You know I’ve been on watching Wall Street for a long time. It seems like divestitures, spinoffs, happen all the time, either as part of mergers or just the regular course of corporate decision making. But I’m curious to get your views on how easy and typical or difficult and atypical it is from a legal and logistical perspective for courts to order big divestitures. And, Josh, you touched on this, but I just want to sort of put it out there. Like, is this typical and easy? Or is it, like the Big Tech companies say, super hard because they’re so intertwined?

JOSH GRAY: I’m a lawyer. I find it very hard to have an opinion on a sophisticated business question like that. My life experience is limited to practicing law.

EAMON KELLY: I mean, look, divestitures are hard. But just think how many willing buyers are there for these business units that would happily pay money to own these units and operate them? That’ll tell you whether or not you can get over those challenges. I’m sure there are people who would pay big money to get these units.

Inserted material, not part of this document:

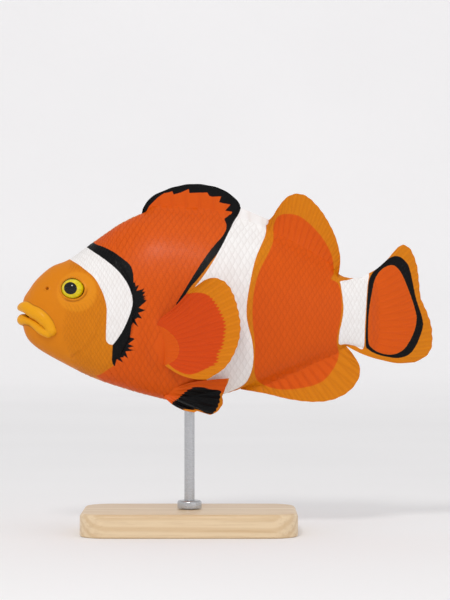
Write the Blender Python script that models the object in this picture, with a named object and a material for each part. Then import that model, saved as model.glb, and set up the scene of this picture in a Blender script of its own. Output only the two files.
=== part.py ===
"""A clownfish (Amphiprion percula), modelled life size as a museum shows one, on a plain stand.

The fish swims level and faces -X, with its left side towards -Y. X runs along the body, Z is up, and the
origin is on the table under the middle of the whole model. Shapes are laid out in millimetres, with heights
measured from the body's axis, and placed() turns them into metres, adding the tail's swing and the stand's
height. Each fin's root sits in a slot in the body, and each eye in a socket, with one thin gap all round.
"""

import math

import bmesh
import bpy
import numpy as np

# Driving dimensions, in millimetres.
TOTAL_LENGTH = 90.0  # snout to tail tip, an adult female
LAID_OUT_LENGTH, LAID_OUT_MIDDLE = 90.84, 0.39  # what the shapes below are laid out for, and their middle
AXIS_HEIGHT = 50.0  # the body's axis above the table
GAP = 0.3  # clearance between neighbouring pieces

SCALE = TOTAL_LENGTH / LAID_OUT_LENGTH
METRES = 0.001 * SCALE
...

CRISTIAN SANTESTEBAN: Exactly. As Eamon was saying, there’s a market test for this. If these assets are valuable, and the technological cost of transferring the code out of the Google infrastructure into a third-party’s infrastructure is not prohibitive, then there’s going to be bids that are significant for these assets. And if that’s the case, then that’s market proof that whatever hurdles exist are not so high to overcome that a buyer would be willing to pay for it.

TEDDY DOWNEY: All right. Well, this is a very fascinating conversation. I learned a ton. I’m super interested to see how this plays out. And thank you so much for doing this. And thanks to everyone for joining the call today.

CRISTIAN SANTESTEBAN: Thanks for having us.

JOSH GRAY: Thanks for inviting us.

EAMON KELLY: Thanks for having us, Teddy. Good fun.

JOSH GRAY: It’s been fun.

TEDDY DOWNEY: All right. Bye. Thanks again. Bye-bye. This concludes the call.